## Task brief
Repeat exactly the lines between and including those that contain "inside the foot ring" and "obj.matrix_world = Matrix.Identity(4)". Output no other line.

## Dataset excerpt
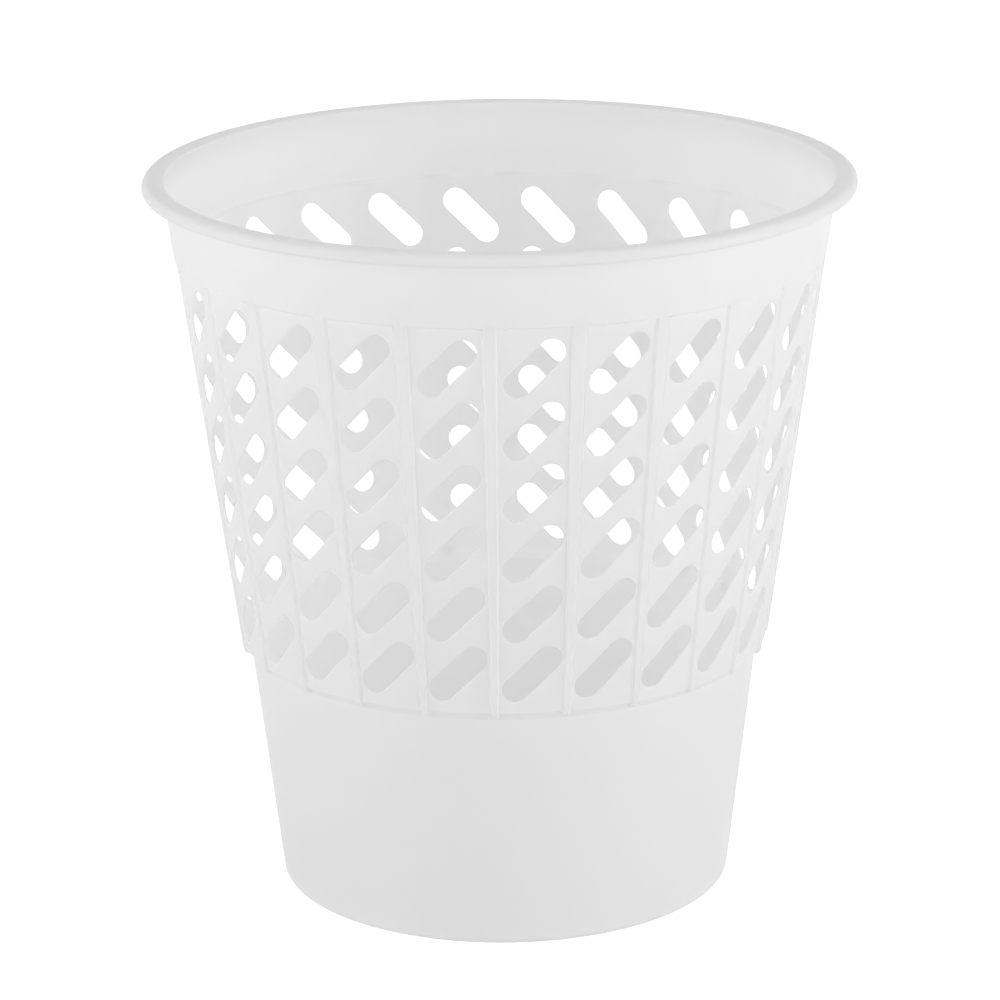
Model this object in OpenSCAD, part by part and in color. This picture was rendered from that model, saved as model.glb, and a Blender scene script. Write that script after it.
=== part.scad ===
// Slotted wastebasket: a round, open-topped basket moulded in one white plastic.
// Upright on z = 0, centred on the Z axis, with one rib on the -Y side.
// From the top down: a turned-over rim, a plain band, a grille of slotted panels
// between raised ribs, a shoulder that steps inwards, a plain lower wall, and a
// base that stands on a foot ring round a raised floor.
// The regions of the moulding are separate solids that meet face to face.

/* [Overall] */
// Height from the standing surface to the top of the rim
height = 300; // [260:1:360]
// Outer diameter that the band and the ribs would have at the full height
mouth_d = 275; // [250:0.5:320]
// Outer diameter over the ribs at the bottom of the grille
hip_d = 221; // [212:0.2:250]
// Outer diameter of the lower wall at the standing surface
base_d = 187; // [160:0.2:200]
// Thickness of every wall
wall = 1; // [0.8:0.1:1.6]

/* [Rim] */
// How far the rim stands out beyond the mouth
rim_reach = 7.7; // [5:0.1:14]
// Height of the turned-over rim
rim_h = 5.2; // [5.2:0.1:9]
// Thickness of the rim's top
rim_top_t = 1.6; // [1.4:0.1:2.4]
// Thickness of the rim's hanging skirt, whose lower end is round
rim_skirt_t = 3; // [2:0.1:3.4]
// Radius of the rim's outer top edge
rim_edge_r = 3.4; // [2:0.1:3.4]
// Radius of the rim's inner top edge
rim_lip_r = 1.2; // [0.4:0.1:1.3]

/* [Grille] */
// Height of the grille's bottom edge
grille_z = 105; // [90:1:130]
// Height of the band's lower edge
band_z = 268.5; // [266:0.5:280]
// Number of slotted panels, and of ribs
bays = 24; // [22:1:26]
// How far the panels lie behind the band and the ribs
recess = 1; // [0.6:0.1:1.6]
// Height of the slanted step from the band to the panels
band_step_h = 0.8; // [0.6:0.1:3.5]
// Height of the shoulder under the grille
shoulder_h = 3.8; // [2.5:0.1:6]
// How far the wall steps in at the shoulder
shoulder_in = 3.9; // [2:0.1:6]

/* [Ribs] */
// Width of a rib's foot at the band
rib_top_w = 6.8; // [5:0.1:9]
// Width of a rib's foot at the bottom of the grille
rib_bottom_w = 4; // [3.8:0.1:5]
// Width of each slanted side of a rib
rib_flank_w = 1; // [0.6:0.05:1.3]
// How far a rib runs down over the shoulder
rib_drop = 2; // [0.5:0.1:2.2]

/* [Slots] */
// Rows of slots
slot_rows = 6; // [1:1:6]
// Length of a slot
slot_l = 29.5; // [16:0.5:30]
// Width of a slot
slot_w = 10.7; // [4:0.1:11]
// Angle of a slot to the horizontal, rising to the right from outside
slot_tilt = 45; // [30:1:60]
// Height between two rows of slots
slot_pitch = 25.9; // [24:0.1:26.5]
// Height from the band's lower edge down to the middle of the top row
slot_margin = 17.1; // [16:0.1:18]

/* [Base] */
// Radius of the edge round the base
base_edge_r = 3.2; // [2:0.1:5]
// Thickness of the floor and of the foot ring
floor_t = 1.5; // [1.2:0.1:1.8]
// Width of the foot ring's flat standing face
foot_w = 8; // [4:0.5:16]
// Height of the floor's underside over the standing surface
floor_gap = 2.5; // [1:0.1:4]

/* [Hidden] */
$fn = 96;
// Facets of the round surfaces that only the ribs are cut from
fine = 720;
pitch_angle = 360 / bays;
// Room between a bend in the wall and the joint of the two pieces beside it
bend_room = 1.5;
// Overlap of a cutter past the surface that it cuts
cut = 1;
// How far a rib's flanks run on behind the panels' surface, and out past its top
rib_seat = 0.1;
rib_over = 0.2;
plastic = [0.93, 0.93, 0.92];

// Heights where the pieces meet
rim_joint_z = height - rim_top_t;
band_joint_z = band_z - band_step_h;
grille_joint_z = grille_z + bend_room;
shoulder_z = grille_z - shoulder_h;
shoulder_joint_z = shoulder_z - bend_room;
// Outer radius of the lower wall just under the shoulder
waist_r = hip_d / 2 - recess - shoulder_in;
foot_joint_z = base_edge_r + floor_t;
// Rise of the inner corner of a wall that bends by 45 degrees
bend_rise = wall * tan(22.5);
// Height of the small ledge inside, behind the band's slanted step
ledge_z = band_z - band_step_h / 2;
ledge_h = recess / 2;
// Radii of the base edge's centre, of the standing face's inner edge and of the floor
edge_centre_r = lower_r(base_edge_r) - base_edge_r;
foot_inner_r = edge_centre_r - foot_w;
floor_r = foot_inner_r - floor_gap;

RING_NODES = ["rim", "upper_band", "shoulder_ring", "lower_wall", "foot_ring", "base_floor"];

function numbered(name, i) = str(name, i < 10 ? "_0" : "_", i);

// Outer radius of the band and the ribs at height z
function skin_r(z) = hip_d / 2 + (mouth_d - hip_d) / 2 * (z - grille_z) / (height - grille_z);

// Outer radius of the panels at height z
function panel_r(z) = skin_r(z) - recess;

// Outer radius of the lower wall at height z
function lower_r(z) = base_d / 2 + (waist_r - base_d / 2) * z / shoulder_z;

// Width of a rib's foot at height z
function rib_w(z) = rib_bottom_w + (rib_top_w - rib_bottom_w) * (z - grille_z) / (band_z - grille_z);

// Points on an arc about [x, y] from one angle to another
function arc(x, y, r, from, to, steps = 6) =
    [for (i = [0:steps]) let (a = from + (to - from) * i / steps) [x + r * cos(a), y + r * sin(a)]];

// The rim: a flat top with rounded edges, and a skirt that hangs clear of the band
module rim() {
    outer_r = mouth_d / 2 + rim_reach;
    inner_r = skin_r(rim_joint_z) - wall;
    skirt_z = height - rim_h;
    skirt_end_r = rim_skirt_t / 2;
    color(plastic)
        rotate_extrude()
            polygon(concat(
                [[inner_r, rim_joint_z], [outer_r - rim_skirt_t, rim_joint_z]],
                arc(outer_r - skirt_end_r, skirt_z + skirt_end_r, skirt_end_r, 180, 360),
                arc(outer_r - rim_edge_r, height - rim_edge_r, rim_edge_r, 0, 90),
                arc(inner_r + rim_lip_r, height - rim_lip_r, rim_lip_r, 90, 180)
            ));
}

// The plain band under the rim, with a slanted step to the panels at its lower edge
module upper_band() {
    color(plastic)
        rotate_extrude()
            polygon([
                [panel_r(band_joint_z) - wall, band_joint_z],
                [panel_r(band_joint_z), band_joint_z],
                [skin_r(band_z), band_z],
                [skin_r(rim_joint_z), rim_joint_z],
                [skin_r(rim_joint_z) - wall, rim_joint_z],
                [skin_r(ledge_z + ledge_h) - wall, ledge_z + ledge_h],
                [panel_r(ledge_z) - wall, ledge_z]
            ]);
}

// A slot's outline: a bar with round ends
module slot_outline() {
    straight = slot_l - slot_w;
    square([straight, slot_w], center = true);
    for (side = [-1, 1])
        translate([side * straight / 2, 0])
            circle(d = slot_w);
}

// The cutters for one panel's column of slots, facing -Y
module slot_column() {
    for (row = [0:slot_rows - 1])
        translate([0, 0, band_z - slot_margin - row * slot_pitch])
            rotate([90, 0, 0])
                linear_extrude(height = mouth_d)
                    rotate(slot_tilt)
                        slot_outline();
}

// One slotted panel: a strip of the wall from the middle of one rib to the next
module slotted_panel(i) {
    color(plastic)
        rotate(pitch_angle * (i - 1))
            difference() {
                rotate(-90)
                    rotate_extrude(angle = pitch_angle)
                        polygon([
                            [panel_r(grille_joint_z) - wall, grille_joint_z],
                            [panel_r(grille_joint_z), grille_joint_z],
                            [panel_r(band_joint_z), band_joint_z],
                            [panel_r(band_joint_z) - wall, band_joint_z]
                        ]);
                rotate(pitch_angle / 2)
                    slot_column();
            }
}

// The wall behind the ribs, as a solid. Its facets are fine, because a rib is thin
module wall_core() {
    rotate_extrude($fn = fine)
        polygon([
            [0, shoulder_joint_z],
            [lower_r(shoulder_joint_z), shoulder_joint_z],
            [lower_r(shoulder_z), shoulder_z],
            [panel_r(grille_z), grille_z],
            [panel_r(band_joint_z), band_joint_z],
            [skin_r(band_z), band_z],
            [0, band_z]
        ]);
}

// The space inside the band's and the ribs' outer surface, over the ribs' height
module skin_core() {
    low_z = grille_z - rib_drop;
    rotate_extrude($fn = fine)
        polygon([[0, low_z], [skin_r(low_z), low_z], [skin_r(band_z), band_z], [0, band_z]]);
}

// A rib's bar on the -Y side: slanted flanks, narrower towards the bottom, and
// straight sides inside the wall, deep enough to reach the shoulder
module rib_bar() {
    run = rib_flank_w / recess;
    root = cut + rib_drop * shoulder_in / shoulder_h;
    // The six corners of the bar's section at height z
    function section(z) =
        let (
            root_w = rib_w(z) / 2 + run * rib_seat,
            top_w = rib_w(z) / 2 - run * (recess + rib_over),
            seat_y = rib_seat - panel_r(z),
            root_y = root - panel_r(z),
            top_y = -panel_r(z) - recess - rib_over
        )
        [
            [-root_w, root_y, z],
            [root_w, root_y, z],
            [root_w, seat_y, z],
            [top_w, top_y, z],
            [-top_w, top_y, z],
            [-root_w, seat_y, z]
        ];
    corners = 6;
    polyhedron(
        points = concat(section(grille_z - rib_drop - cut), section(band_z + cut)),
        faces = concat(
            [[for (k = [corners - 1:-1:0]) k], [for (k = [0:corners - 1]) corners + k]],
            [for (k = [0:corners - 1])
                let (next = (k + 1) % corners)
                [next, corners + next, corners + k, k]]
        )
    );
}

// One raised rib on the joint of two panels, running down over the shoulder
module rib(i) {
    color(plastic)
        rotate(pitch_angle * (i - 1))
            difference() {
                intersection() {
                    skin_core();
                    rib_bar();
                }
                wall_core();
            }
}

// The shoulder: the bend from the grille in to the lower wall
module shoulder_ring() {
    color(plastic)
        rotate_extrude()
            polygon([
                [lower_r(shoulder_joint_z), shoulder_joint_z],
                [lower_r(shoulder_z), shoulder_z],
                [panel_r(grille_z), grille_z],
                [panel_r(grille_joint_z), grille_joint_z],
                [panel_r(grille_joint_z) - wall, grille_joint_z],
                [panel_r(grille_z) - wall, grille_z + bend_rise],
                [lower_r(shoulder_z) - wall, shoulder_z + bend_rise],
                [lower_r(shoulder_joint_z) - wall, shoulder_joint_z]
            ]);
}

// The plain lower wall
module lower_wall() {
    color(plastic)
        rotate_extrude()
            polygon([
                [lower_r(foot_joint_z) - wall, foot_joint_z],
                [lower_r(foot_joint_z), foot_joint_z],
                [lower_r(shoulder_joint_z), shoulder_joint_z],
                [lower_r(shoulder_joint_z) - wall, shoulder_joint_z]
            ]);
}

// The foot ring: a channel that carries the basket, with a rounded outer edge
// and a slanted inner side up to the floor
module foot_ring() {
    corner = floor_t * tan(22.5);
    color(plastic)
        rotate_extrude()
            polygon(concat(
                [[floor_r, floor_gap], [foot_inner_r, 0]],
                arc(edge_centre_r, base_edge_r, base_edge_r, 270, 360),
                [
                    [lower_r(foot_joint_z), foot_joint_z],
                    [lower_r(foot_joint_z) - wall, foot_joint_z],
                    [edge_centre_r + base_edge_r - floor_t, base_edge_r]
                ],
                [
                    [edge_centre_r, floor_t],
                    [foot_inner_r + corner, floor_t],
                    [floor_r + corner, floor_gap + floor_t],
                    [floor_r, floor_gap + floor_t]
                ]
            ));
}

// The raised floor inside the foot ring
module base_floor() {
    color(plastic)
        translate([0, 0, floor_gap])
            cylinder(r = floor_r, h = floor_t);
}

rim();
upper_band();
shoulder_ring();
lower_wall();
foot_ring();
base_floor();
for (i = [1:bays]) {
    slotted_panel(i);
    rib(i);
}
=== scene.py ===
import math

import bpy
import numpy as np
from mathutils import Matrix, Vector


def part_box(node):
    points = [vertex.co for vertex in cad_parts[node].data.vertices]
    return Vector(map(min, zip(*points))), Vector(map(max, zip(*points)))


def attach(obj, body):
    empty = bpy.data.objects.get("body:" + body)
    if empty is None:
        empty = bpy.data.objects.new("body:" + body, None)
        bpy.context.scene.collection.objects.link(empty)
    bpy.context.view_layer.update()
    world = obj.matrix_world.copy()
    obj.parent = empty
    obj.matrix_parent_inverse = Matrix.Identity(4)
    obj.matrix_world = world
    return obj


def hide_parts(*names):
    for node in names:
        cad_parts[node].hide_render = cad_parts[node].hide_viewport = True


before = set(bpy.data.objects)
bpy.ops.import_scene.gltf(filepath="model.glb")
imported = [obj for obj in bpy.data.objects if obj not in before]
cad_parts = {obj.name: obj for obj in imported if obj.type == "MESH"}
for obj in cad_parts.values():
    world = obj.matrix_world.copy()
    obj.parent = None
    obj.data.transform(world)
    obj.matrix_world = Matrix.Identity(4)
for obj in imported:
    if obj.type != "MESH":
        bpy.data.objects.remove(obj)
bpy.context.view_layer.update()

MM = 0.001


# ---------------------------------------------------------------------------
# Sizes of the moulding, in metres. What the frame holds is read from it.
# ---------------------------------------------------------------------------

# These, down to FOOT_W, are part.scad's. Only the rim's inner edge is shaped more finely here.
WALL = 1.0 * MM
RECESS = 1.0 * MM
RIM_SKIRT_T = 3.0 * MM
RIM_EDGE_R = 3.4 * MM
RIM_LIP_R = 0.7 * MM
BEND_ROOM = 1.5 * MM
RIB_FLANK_W = 1.0 * MM
RIB_TOP_W = 6.8 * MM
RIB_BOTTOM_W = 4.0 * MM
SLOT_L = 29.5 * MM
SLOT_W = 10.7 * MM
SLOT_TILT = math.radians(45)
SLOT_PITCH = 25.9 * MM
SLOT_MARGIN = 17.1 * MM
SLOT_ROWS = 6
BASE_EDGE_R = 3.2 * MM
FLOOR_T = 1.5 * MM
FOOT_W = 8.0 * MM

# Rounding of the small steps between the regions
STEP_R = 0.5 * MM
# Rounding of the shoulder's inner bends
BEND_R = 2.4 * MM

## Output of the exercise
// The raised floor inside the foot ring
module base_floor() {
    color(plastic)
        translate([0, 0, floor_gap])
            cylinder(r = floor_r, h = floor_t);
}

rim();
upper_band();
shoulder_ring();
lower_wall();
foot_ring();
base_floor();
for (i = [1:bays]) {
    slotted_panel(i);
    rib(i);
}
=== scene.py ===
import math

import bpy
import numpy as np
from mathutils import Matrix, Vector


def part_box(node):
    points = [vertex.co for vertex in cad_parts[node].data.vertices]
    return Vector(map(min, zip(*points))), Vector(map(max, zip(*points)))


def attach(obj, body):
    empty = bpy.data.objects.get("body:" + body)
    if empty is None:
        empty = bpy.data.objects.new("body:" + body, None)
        bpy.context.scene.collection.objects.link(empty)
    bpy.context.view_layer.update()
    world = obj.matrix_world.copy()
    obj.parent = empty
    obj.matrix_parent_inverse = Matrix.Identity(4)
    obj.matrix_world = world
    return obj


def hide_parts(*names):
    for node in names:
        cad_parts[node].hide_render = cad_parts[node].hide_viewport = True


before = set(bpy.data.objects)
bpy.ops.import_scene.gltf(filepath="model.glb")
imported = [obj for obj in bpy.data.objects if obj not in before]
cad_parts = {obj.name: obj for obj in imported if obj.type == "MESH"}
for obj in cad_parts.values():
    world = obj.matrix_world.copy()
    obj.parent = None
    obj.data.transform(world)
    obj.matrix_world = Matrix.Identity(4)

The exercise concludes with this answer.